Nothing came in the mail for me today to make me feel happy and on top of the world. When I got home I found Carol cooking dinner. I cleaned up and checked for e-mail. Next we ate dinner and after dinner I left to do my errands. Existence keeps going by.

At work I was in too much pain to daydream. Work Bible Study on the Gospel of Mark went ok this morning. We looked at Mark 12 this morning mainly verses 28-34

"28: And one of the scribes came, and having heard them reasoning together, and perceiving that he had answered them well, asked him, Which is the first commandment of all?

29: And Jesus answered him, The first of all the commandments is, Hear, O Israel; The Lord our God is one Lord:

30: And thou shalt love the Lord thy God with all thy heart, and with all thy soul, and with all thy mind, and with all thy strength: this is the first commandment.

31: And the second is like, namely this, Thou shalt love thy neighbour as thyself. There is none other commandment greater than these.

32: And the scribe said unto him, Well, Master, thou hast said the truth: for there is one God; and there is none other but he:

33: And to love him with all the heart, and with all the understanding, and with all the soul, and with all the strength, and to love his neighbour as himself, is more than all whole burnt offerings and sacrifices.

34: And when Jesus saw that he answered discreetly, he said unto him, Thou art not far from the kingdom of God. And no man after that durst ask him any question." Mark 12:28-34

At lunch break I was asked by one of the people in our Bible Study why do I go to church? I told him that I go to church because I would feel bad if I did not go. Carol would be upset if I did not go to church. I go to church because I am a Christian and I am a member of the Body of Christ. I go to church to worship God.
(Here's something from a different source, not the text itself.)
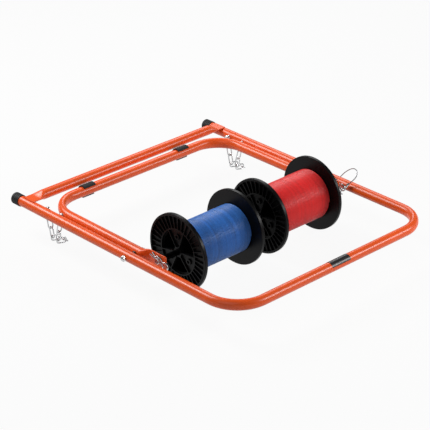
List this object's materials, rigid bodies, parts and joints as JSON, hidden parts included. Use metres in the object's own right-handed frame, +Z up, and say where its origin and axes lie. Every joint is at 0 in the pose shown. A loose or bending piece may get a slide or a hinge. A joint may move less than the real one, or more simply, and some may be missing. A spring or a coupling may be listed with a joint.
{
  "type": "folding cable caddy",
  "caption": "Folding bent-tube cable caddy with a pivoted tube stand, spread chains, and an axle rod that carries spools of wire, held by spring pins.",
  "frame": {"origin": "on the floor under the middle of the folded caddy's bounding box, cord left out", "axes": "+X along the main legs from the feet to the handle, +Y across from the near to the far side, +Z up"},
  "size_m": [0.6902, 0.5992, 0.1652],
  "materials": {
    "orange_powder_coat": "gloss powder coat",
    "black_rubber": "matte",
    "zinc_steel": "bright zinc plate",
    "black_oxide_steel": "black oxide, oiled",
    "wire_rope": "stranded",
    "black_nylon": "matte",
    "black_moulded_plastic": "satin moulded",
    "blue_wire_jacket": "extruded jacket",
    "red_wire_jacket": "extruded jacket",
    "label_film": "satin film"
  },
  "bodies": {
    "frame": {"main_frame": "orange_powder_coat", "cross_tube": "orange_powder_coat", "foot_cap_near": "black_rubber", "foot_cap_far": "black_rubber", "handle_label": "label_film", "pivot_bolt_near": "zinc_steel", "pivot_bolt_far": "zinc_steel", "pivot_spacer_near": "black_nylon", "pivot_spacer_far": "black_nylon", "pivot_washer_near": "zinc_steel", "pivot_washer_far": "zinc_steel", "acorn_nut_near": "zinc_steel", "acorn_nut_far": "zinc_steel", "frame_chain_screw_near": "zinc_steel", "frame_chain_screw_far": "zinc_steel", "lanyard": "wire_rope", "lanyard_ferrule": "zinc_steel"},
    "stand": {"stand_frame": "orange_powder_coat", "stand_pad_near": "black_rubber", "stand_pad_far": "black_rubber", "stand_chain_screw_near": "zinc_steel", "stand_chain_screw_far": "zinc_steel", "spread_chain_near": "zinc_steel", "spread_chain_far": "zinc_steel", "axle_rod": "black_oxide_steel"},
    "blue_spool": {"blue_flange_near": "black_moulded_plastic", "blue_flange_far": "black_moulded_plastic", "blue_barrel": "black_moulded_plastic", "blue_winding": "blue_wire_jacket"},
    "red_spool": {"red_flange_near": "black_moulded_plastic", "red_flange_far": "black_moulded_plastic", "red_barrel": "black_moulded_plastic", "red_winding": "red_wire_jacket"},
    "near_pin": {"hitch_pin_near": "zinc_steel"},
    "far_pin": {"hitch_pin_far": "zinc_steel"}
  },
  "joints": [
    {"name": "stand_fold", "type": "hinge", "parent": "frame", "child": "stand", "pos_m": [0.02295, 0, 0.0751], "axis": [0, -1, 0], "range_deg": [0, 44], "deforming": ["spread_chain_near", "spread_chain_far", "lanyard", "lanyard_ferrule"]},
    {"name": "blue_spool_spin", "type": "hinge", "parent": "stand", "child": "blue_spool", "pos_m": [0.08825, 0, 0.0826], "axis": [0, 1, 0], "continuous": true},
    {"name": "red_spool_spin", "type": "hinge", "parent": "stand", "child": "red_spool", "pos_m": [0.08825, 0, 0.0826], "axis": [0, 1, 0], "continuous": true},
    {"name": "near_pin_pull", "type": "slide", "parent": "stand", "child": "near_pin", "axis": [0.9563, 0, -0.2924], "range_m": [0, 0.03], "deforming": ["hitch_pin_near"]},
    {"name": "far_pin_pull", "type": "slide", "parent": "stand", "child": "far_pin", "axis": [0.9563, 0, -0.2924], "range_m": [0, 0.03], "deforming": ["hitch_pin_far", "lanyard", "lanyard_ferrule"]}
  ]
}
I go to church because why stay home? I go to church because it is harmless. The fellow did not tell me why he goes to church on Sunday? I find church the most lonely place in the dead world. After I answered the fellow's question I felt pain in the middle of my chest being. I felt I had not given him a sound theological answer. I am no longer good at giving theological answers. I tell the fellow if he wanted a proper answer to his question on why we should go to church to ask his minister. A minister must give a good answer because if people did not go to church he would be out of a job. In talking to that fellow today at work I felt intensely how alone I am in the church. I suppose that knowledge added to my feeling of depression. No one cares if I am depressed. Life goes on. Tomorrow will come and I will have to get up and go back to Egg Pit and suffer some more. There is no escape. Life can't get any better than this.

Well I will close to feel depressed. I have not read anything today. Last night I went to bed at 8 o'clock. I am beat.